Ce fut là une première école ; Dieu alimentait directement mon âme à la source même de la vie.

Bientôt je ne pus plus résister au désir d'entreprendre des études. Il me parut urgent d'étendre mes connaissances pour apprécier davantage encore les Écritures et pour me permettre de faire connaître et aimer l'Évangile à d'autres. Je pris la décision d'aller trouver celui que j'entendais chaque dimanche avec une émotion nouvelle, pour lui demander conseil.

J'attendais depuis un moment dans son salon, lorsqu'il vint au-devant de moi et me conduisit dans son bureau ; je pris place en face de lui. Il me demanda l'objet de ma visite. Pendant une heure environ, je plaçai, devant ses yeux les étapes incertaines et douloureuses de mon existence pour en arriver aux lueurs d'espoir et de certitude de la vie que je menais présentement. Attentif, il ne m'interrompit que pour me faire préciser certains faits ou certaines pensées. J'en vins enfin impatiemment à dire le but exact de ma visite, et, mû par une force intérieure qui me permit de parler sans contrainte, je développais passionnément la beauté du ministère entrevu. Oui, je percevais un appel qui se faisait entendre sans relâche : « Ta vie, tu l'emploieras à secourir les détresses, à essuyer les larmes, à apaiser les haines. Ta vie est à moi, car je l'ai disputée à l'emprise des ténèbres, de l'erreur et du mensonge. Ta vie, c'est mon Christ qui l'a sauvée. Tu ne seras plus prêtre désormais, mais le témoin de son amour et de sa tendresse. Ta vie, elle devra servir à redresser d'autres vies, elle sera une semence dans le champ du monde ; puisse-t-elle faire éclore d'autres âmes à la vérité. Ta vie sera joyeuse si tu me la consacres, elle sera dénuée de tout sens si tu la gardes comme un avare. Ta vie sera le ministère de l'amour. »

Les coudes appuyés au bras de son fauteuil, les mains jointes sous le menton, le pasteur m'écoutait.
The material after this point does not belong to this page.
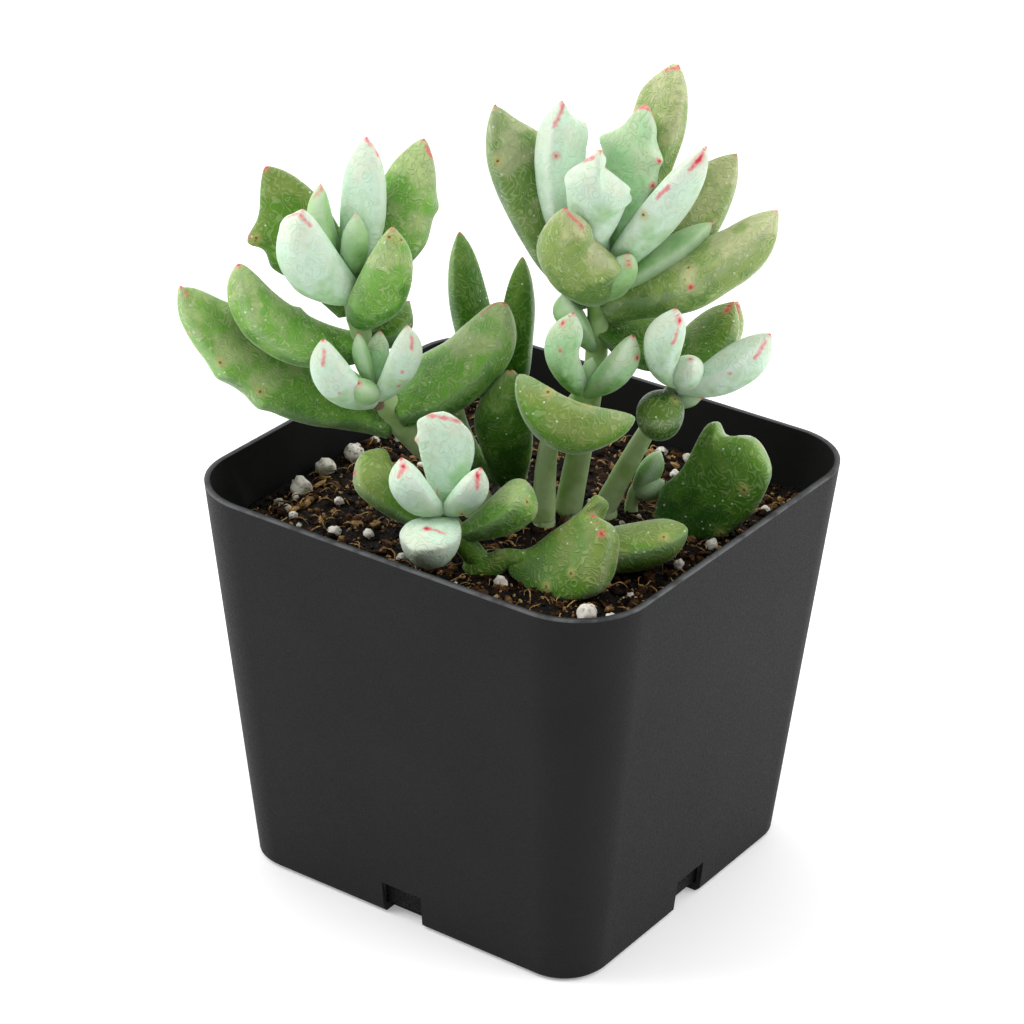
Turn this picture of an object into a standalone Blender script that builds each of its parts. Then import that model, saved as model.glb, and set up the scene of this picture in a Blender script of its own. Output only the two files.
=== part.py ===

Son visage paternel et souriant se détendit quand je me tus, et il me parla de la grande bonté de Dieu qui encourage ses enfants dans le bien. Il me fit entrevoir la possibilité d'entreprendre des études et me promit de présenter ma demande au président de la Faculté Libre de Théologie dans laquelle il professait. Avant de nous séparer, il pria. J'emportai de cet accueil le meilleur souvenir.
Je rendis visite au président de la Faculté et je lui fis la même demande ; elle fut bien accueillie. Un autre professeur m'entendit à son tour et m'assura son appui.

Enfin, je reçus une lettre me fixant un rendez-vous au bureau de la Faculté ; ma demande avait été agréée. Je devais terminer l'année scolaire dans une école préparatoire et passer en Faculté l'année suivante.